Consumer stocks also reigned supreme with Amazon (NASDAQ:AMZN) leading the charge, up more than 12% on bets that slowing inflation pressure could ease the squeeze on consumers and encourage further spending.

Rising homebuilders, led by PulteGroup Inc (NYSE:PHM), played a role in the market melt-up as bets on smaller Fed rate hikes pushed mortgage rates back below 7%, spurring optimism for renewed demand for new homes. 

The average rate on the 30-year fixed plunged 60 basis points from 7.22% to 6.62%, Mortgage News Daily reported on bets that the smaller rate hikes could help 

In earnings news, Six Flags Entertainment New (NYSE:SIX) surged more than 13% despite reporting quarterly results that fell short of Wall Street estimates. The theme park operator, however, also said it had struck an agreement with investment firm H Partners allowing the latter to up its stake in the company to 19.9% from 14.9%.

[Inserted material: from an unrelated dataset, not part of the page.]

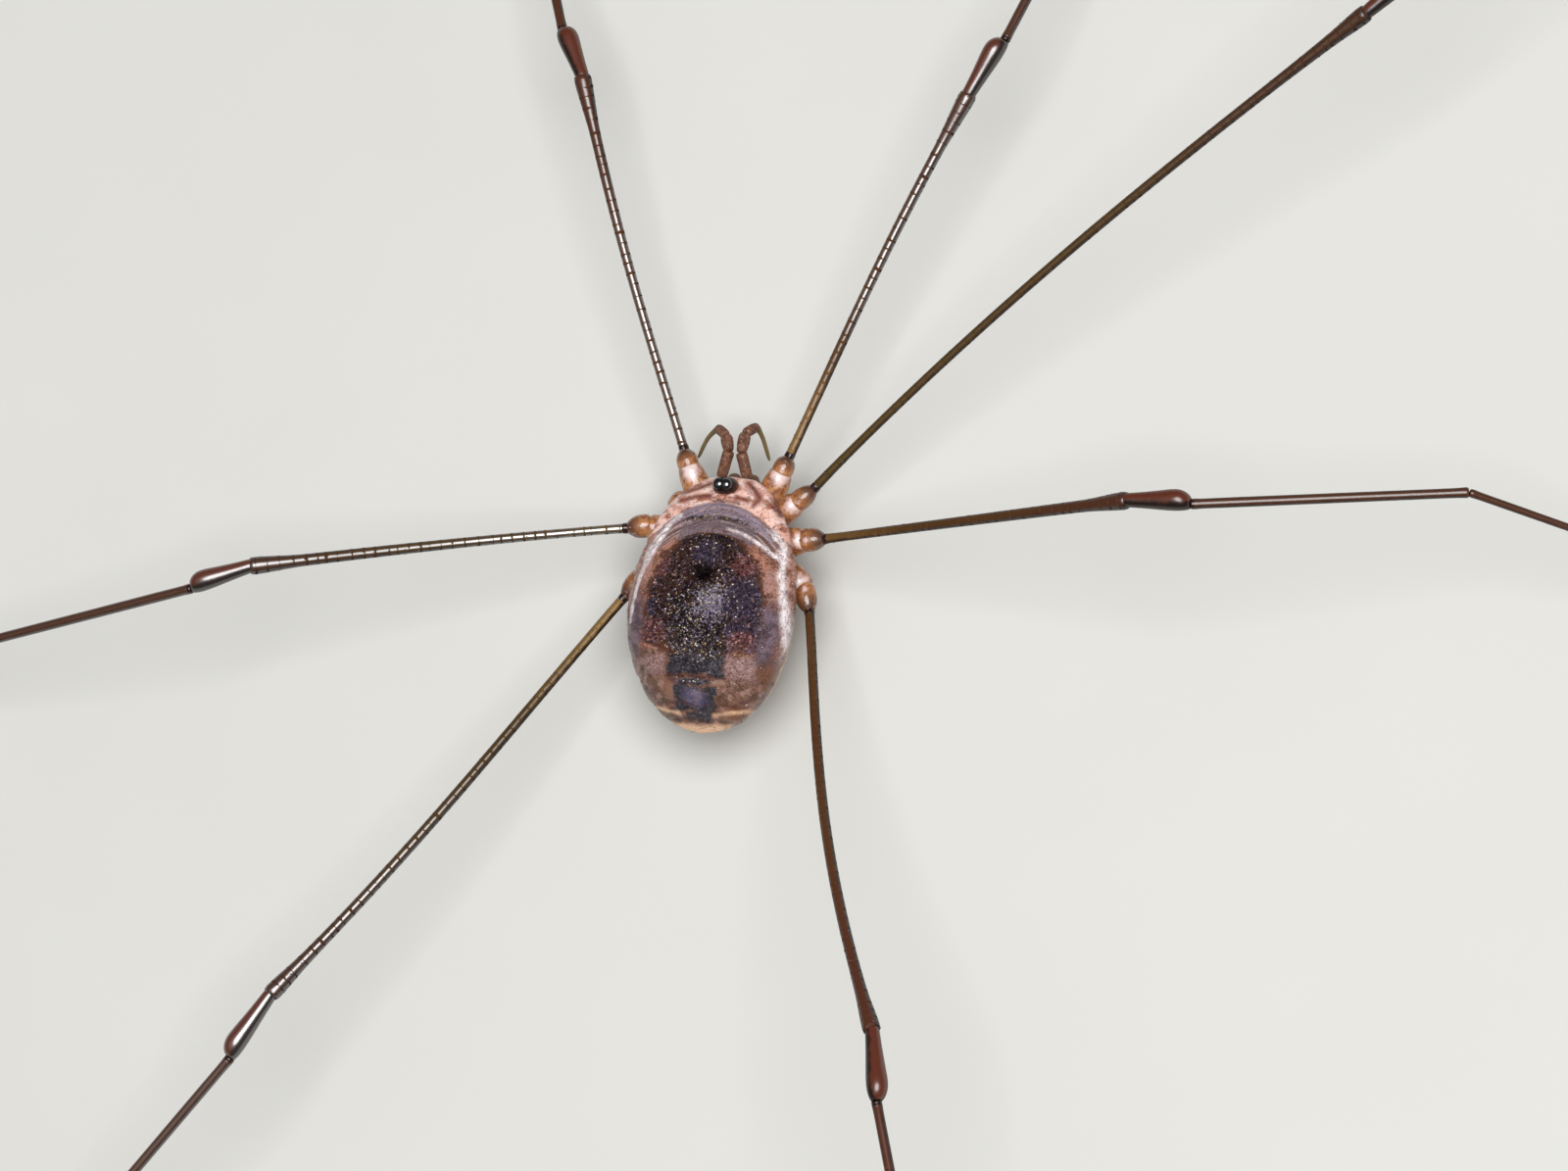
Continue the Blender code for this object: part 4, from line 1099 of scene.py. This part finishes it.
def metatarsus_rings(length):
    return even_rings(length, ((0.0, 0.070), (0.02, 0.086), (0.10, 0.090), (0.16, 0.080)), 0.082, -0.020,
                      ((0.12, 0.063), (0.02, 0.068), (0.0, 0.050)))


RING_MAKERS = {"patella": patella_rings, "tibia": tibia_rings, "metatarsus": metatarsus_rings}
print("femora are", 2 * min(r for r, _ in GIRTH.values()), "mm thick or more")

# %% How polished, red and golden each leg is
POLISH = {  # coat along the femur, (share of its length, weight); the rest of the leg has the last weight
    ("left", 1): ((0.0, 1.0), (0.55, 0.8), (0.75, 0.30), (1.0, 0.20)),
    ("left", 3): ((0.0, 1.0), (0.30, 0.8), (0.50, 0.40), (0.75, 0.30), (1.0, 0.45)),
    ("left", 4): ((0.0, 0.04), (0.30, 0.08), (0.50, 0.25), (0.70, 0.5), (1.0, 0.6)),
    ("right", 1): ((0.0, 0.06), (0.30, 0.15), (0.45, 0.7), (0.97, 0.6), (1.0, 0.4)),
}
DUSTY = ((0.0, 0.10), (1.0, 0.18))  # the polish of the other legs
RED = {("left", 1): 0.30, ("right", 1): 0.20, ("right", 3): 0.18, ("right", 4): 0.35}  # the whole leg
SEGMENT_RED = {"femur": 0.0, "patella": 0.70, "tibia": 0.15, "metatarsus": 0.1}
GOLD = {("right", 1): 1.0, ("left", 4): 0.8, ("right", 3): 0.4, ("left", 3): 0.2}  # a femur's root
PAST_THE_KNEE = 0.85  # what the other segments count as, along a femur


def note_finish(piece, leg, segment):
    """Notes what the leg's material reads: some legs are worn or dusty, others red or golden."""
    along = np.array([at.value for at in piece.data.attributes["along"].data])
    is_femur = segment == "femur"
    note(piece, "polish", np.interp(along if is_femur else 1.0, *zip(*POLISH.get(leg, DUSTY))))
    note(piece, "teeth", 1.0 if is_femur else 0.0)
    note(piece, "shade", max(SEGMENT_RED[segment], RED.get(leg, 0.0)))
    note(piece, "gold", GOLD.get(leg, 0.0))
    if not is_femur:
        note(piece, "along", PAST_THE_KNEE)


print("polished legs:", len(POLISH))

# %% Model the segments of every leg
SEGMENT_SIDES = 20
HUMP_LEAN = 0.75  # how far the hump leans to the side, to 1 upwards
VISUAL_FLOOR_HEIGHT = 0.082  # of the metatarsus's end
FEMUR_GRAINS = 7  # in a millimetre
for (side, number), paths in legs.items():
    for segment in ("femur", "patella", "tibia", "metatarsus"):
        name = f"leg_{side}_{number}_{segment}"
        path = paths[segment]
        start, finish = path[0].copy(), path[-1].copy()
        out = (finish - start).normalized()
        lean = Vector((out.y, -out.x, 0)) * SIGN[side]
        upper = UP + lean.normalized() * HUMP_LEAN
        if segment == "patella":
            start -= out * 0.12
        if segment == "tibia":
            start -= upper.normalized() * 0.05
        if segment == "metatarsus":
            finish.z = VISUAL_FLOOR_HEIGHT
        if segment != "femur":
            path = [start, finish]
        length = (finish - start).length
        rings = femur_rings(length, *GIRTH[number]) if segment == "femur" else RING_MAKERS[segment](length)
        shell = grow(name + "_shell", rings, SEGMENT_SIDES)
        # which side of the tube each point lies on, for the painted shade along the sides
        note(shell, "flank", [abs(math.atan2(v.co.y, v.co.x)) / math.pi for v in shell.data.vertices])
        note(shell, "reach", [v.co.z for v in shell.data.vertices])
        lay(shell, path, upper if segment == "patella" else UP)
        if segment == "femur":
            sprinkle(shell, round(length * FEMUR_GRAINS), (0.010, 0.017), 0.0, top=-0.3)
        note_finish(shell, (side, number), segment)
        settle(shell, leg_chitin, "leg", name)
        if segment == "patella":
            socket = grow(name + "_socket", RING_RINGS, 20)
            next_way = (paths["tibia"][1] - paths["tibia"][0]).normalized()
            low_side = finish - upper.normalized() * 0.05
            lay(socket, [low_side - next_way * 0.03, low_side + next_way * 0.10], upper)
            settle(socket, black_joint, "leg")
leg_grains = scatter("leg_grains", bead_model, grain_places)
settle(leg_grains, grain_finish, "leg", crease=80)
print("leg segments:", 4 * len(legs), "with", len(grain_places), "teeth and grains")

# %% [markdown]
# ## Tarsi
# One link is modelled, an Array modifier strings it into a row, and the row is laid on the floor
# and thinned towards the claw. That is how the real tarsus is built too, link after link.

# %% Model the tarsi
LINK = 0.36
LINK_RINGS = ((0.0, 0.80), (0.12, 0.94), (0.55, 0.98), (0.88, 1.06), (1.0, 0.80))
TARSUS_RADIUS = 0.058
TARSUS_TIP = 0.028
FLOOR_GAP = 0.003


def radius_at(share):
    return TARSUS_RADIUS + (TARSUS_TIP - TARSUS_RADIUS) * share


tarsus_chitin = new_material("thin golden brown chitin")
fine = grain(0.06, 3)
colour = paint("#4A2C18", (total(read("along"), fine, 0.3), 0.1, 1.1, "#8A6234"))
sockets({"Base Color": colour, "Roughness": steps(fine, 1.2, 0.2)})
relief(fine, 0.006, 0.6)
for (side, number), paths in legs.items():
    name = f"leg_{side}_{number}_tarsus"
    length = LENGTHS[number][4]
    links = round(length / LINK)
    shell = grow(name + "_shell", LINK_RINGS, 12, length=length / links, rounded=False)
    string = shell.modifiers.new("string", "ARRAY")
    string.use_relative_offset, string.use_constant_offset = False, True
    string.constant_offset_displace = (0, 0, length / links)
    string.count = links
    only(shell)
    bpy.ops.object.modifier_apply(modifier="string")
    path = [p.copy() for p in paths["tarsus"]]
    for k, point in enumerate(path):
        point.z = radius_at(k / (len(path) - 1)) * 1.10 + FLOOR_GAP
    lay(shell, evenly(path, 120), taper=lambda share: radius_at(share) * min(1.0, 0.25 + (1 - share) * 60))
    settle(shell, tarsus_chitin, "tarsus", name, crease=60)
print("tarsal links per leg:", {n: round(LENGTHS[n][4] / LINK) for n in LENGTHS})

# %% [markdown]
# ## Palps
# The two pedipalps are short arms beside the mouth: a femur, a swollen patella, a tibia and a thin,
# glassy tarsus with one claw. The animal holds them up and bent like elbows before its face.

# %% The palps' material
palp_chitin = new_material("mottled reddish chitin")
mottle = grain(0.09, 4)
fine = grain(0.035, 3)
colour = paint("#4E2C1A", (mottle, 0.38, 0.62, "#7C5038"), (fine, 0.62, 0.70, "#C4A69C"))
sockets({"Base Color": blend(read("shade"), colour, "#6E6236"), "Roughness": steps(fine, 1.0, 0.2),
         "Subsurface Weight": 0.15, "Subsurface Scale": 0.1 * MM})
relief(total(fine, mottle, 0.8), 0.014, 0.8)
print("nodes in the palps' material:", len(tree.nodes))

# %% Model the palps
PALP_LINES = {
    "left": ((0.35, -2.70, 1.66), (0.18, -3.21, 1.92), (0.31, -3.55, 1.85), (0.59, -3.74, 1.55),
             (1.18, -3.24, 0.78)),
    "right": ((-0.22, -2.70, 1.66), (-0.09, -3.19, 1.92), (-0.10, -3.62, 1.85), (-0.22, -3.84, 1.50),
              (-0.36, -3.29, 0.78)),
}
PALP_SHAPES = {
    "femur": ((0.0, 0.085), (0.04, 0.115), (0.30, 0.122), (0.65, 0.120), (0.90, 0.128), (0.98, 0.115),
              (1.0, 0.080)),
    "patella": ((0.0, 0.085), (0.05, 0.108), (0.40, 0.128), (0.70, 0.135), (0.92, 0.118), (1.0, 0.080)),
    "tibia": ((0.0, 0.080), (0.06, 0.105), (0.40, 0.112), (0.80, 0.108), (0.95, 0.095), (1.0, 0.070)),
    "tarsus": ((0.0, 0.055), (0.04, 0.066), (0.15, 0.054), (0.35, 0.046), (0.55, 0.044), (0.75, 0.042),
               (0.92, 0.036), (0.97, 0.026), (1.0, 0.010)),
}
for side, line in PALP_LINES.items():
    joints = [Vector(p) for p in line]
    for start, finish, (segment, shape) in zip(joints, joints[1:], PALP_SHAPES.items()):
        shell = grow(f"palp_{side}_{segment}_shell", shape, 20, length=(finish - start).length)
        is_tarsus = segment == "tarsus"  # it is bent, and glassy
        bend = Vector((0, -0.09, 0.06)) if is_tarsus else Vector((0, 0, 0))
        path = rounded_path([start, (start + finish) / 2 + bend, finish], 10)
        lay(shell, path, Vector((1, 0, 0)) if is_tarsus else UP)
        note(shell, "shade", 0.75 if is_tarsus else 0.0)
        settle(shell, palp_chitin, "palp", f"palp_{side}_{segment}")
print("palp segments:", 2 * len(PALP_SHAPES))

# %% [markdown]
# ## Jaws
# Below the palps hang the chelicerae, two small pincers: a stalk that reaches forward, a hand that
# hangs from it, and a fixed and a moving finger with dark tips.

# %% Model the jaws
JAW_LINES = {
    "stalk": (((0.18, -2.30, 1.42), (0.20, -2.55, 1.44), (0.20, -2.76, 1.36)), (0.12, 0.14, 0.145, 0.13, 0.07)),
    "hand": (((0.20, -2.70, 1.42), (0.20, -2.75, 1.26), (0.18, -2.78, 1.06), (0.14, -2.76, 0.80)),
             (0.07, 0.13, 0.14, 0.12, 0.08, 0.05, 0.02)),
    "finger": (((0.23, -2.77, 1.14), (0.25, -2.74, 0.96), (0.18, -2.71, 0.80)), (0.05, 0.065, 0.055, 0.04, 0.015)),
}
for side in SIGN:
    parts = []
    for part, (line, radii) in JAW_LINES.items():
        path = rounded_path([on_side(p, side) for p in line], 12)
        length = sum((b - a).length for a, b in zip(path, path[1:]))
        rings = [(length * k / (len(radii) - 1), r) for k, r in enumerate(radii)]
        parts.append(grow(f"jaw_{side}_{part}", rings, 16))
        lay(parts[-1], path, Vector((1, 0, 0)))
        note(parts[-1], "shade", 0.15)
    only(parts[0])
    for part in parts[1:]:
        part.select_set(True)
    bpy.ops.object.join()
    parts[0].name = "jaw_" + side
    settle(parts[0], palp_chitin, "palp", "chelicera_" + side)
print("jaws: 2")

# %% [markdown]
# ## The underside
# Between the coxae lies the genital plate, a broad tongue that reaches forward from the belly
# nearly to the mouth. It is hardly seen, but the animal is looked at from all sides.

# %% Model the genital plate, and settle the skin
PLATE_HALF = (0.46, 1.55, 0.21)
PLATE_Y, PLATE_Z = -0.75, 1.45
plate = sphere("genital_plate", 48, 32, tilt=(90, 0, 0))
for v in plate.data.vertices:
    narrow = 0.62 + 0.38 * (v.co.y + 1) / 2  # towards the mouth
    v.co = Vector((v.co.x * PLATE_HALF[0] * narrow, PLATE_Y + v.co.y * PLATE_HALF[1],
                   PLATE_Z + v.co.z * PLATE_HALF[2] * narrow))
# a faint, even share of the coxae's pale mask, pale tissue and painted highlight
note(plate, "tissue_highlight", 0.2)
settle(plate, amber, "prosoma")
settle(skin, skin_finish, "opisthosoma", "prosoma", "opisthosoma", crease=80)
print("skin settled")

# %% [markdown]
# ## Floor and light
# A pale matt floor, a broad soft light overhead, and a round flash beside the camera, as in the
# photograph: its reflection is the bright line that runs along some of the legs.

# %% The floor
only()
bpy.ops.mesh.primitive_plane_add(size=2.0, location=(0, 0, 0))
floor = bpy.context.object
floor.name = "floor"
floor.data.materials.append(new_material("matt pale card"))
sockets({"Base Color": blend(grain(12.0), "#C9C8C3", "#D0CFCB"), "Roughness": 0.85, "IOR": 1.5})
print("floor, m:", tuple(floor.dimensions))

# %% The lights
FLASH_ABOVE, FLASH_LEFT = math.radians(8), math.radians(2)  # of the camera, seen from the animal


def lamp(name, way, distance, size, power):
    """An area light at this many millimetres from the body, on the side that the way points to."""
    only()
    bpy.ops.object.light_add(type="AREA")
    made = bpy.context.object
    made.name = name
    spot = (Vector((0, 0, 2)) + way.normalized() * distance + HOME) * MM
    made.matrix_world = Matrix.Translation(spot) @ way.to_track_quat("Z", "Y").to_matrix().to_4x4()
    made.data.size = size * MM
    made.data.energy = power
    return made


flash_way = toward + picture_up * math.tan(FLASH_ABOVE) - picture_right * math.tan(FLASH_LEFT)
flash = lamp("flash", flash_way, 200, 150, 0.53)
flash.data.shape = "DISK"
lamp("overhead", Vector((0.3, 0.2, 1)), 330, 330, 0.10)
sky = bpy.data.worlds.new("studio")
sky.use_nodes = True
background = sky.node_tree.nodes["Background"].inputs
background["Color"].default_value = linear("#E8ECF0")
background["Strength"].default_value = 0.12
bpy.context.scene.world = sky
bpy.context.scene.view_settings.view_transform = "Standard"
print("lights: flash and overhead")

# %% Remove the bead model
bpy.data.objects.remove(bead_model, do_unlink=True)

Rivian Automotive Inc (NASDAQ:RIVN) left its production guidance intact and reported a narrower than expected loss, sending its share price up more than 17%.

Bumble (NASDAQ:BMBL), meanwhile, cut its losses to close 10% higher amid the broader market rally even after delivering softer guidance and third-quarter revenue that missed analyst estimates as the impact of a stronger dollar and the ongoing Russia-Ukraine war weighed.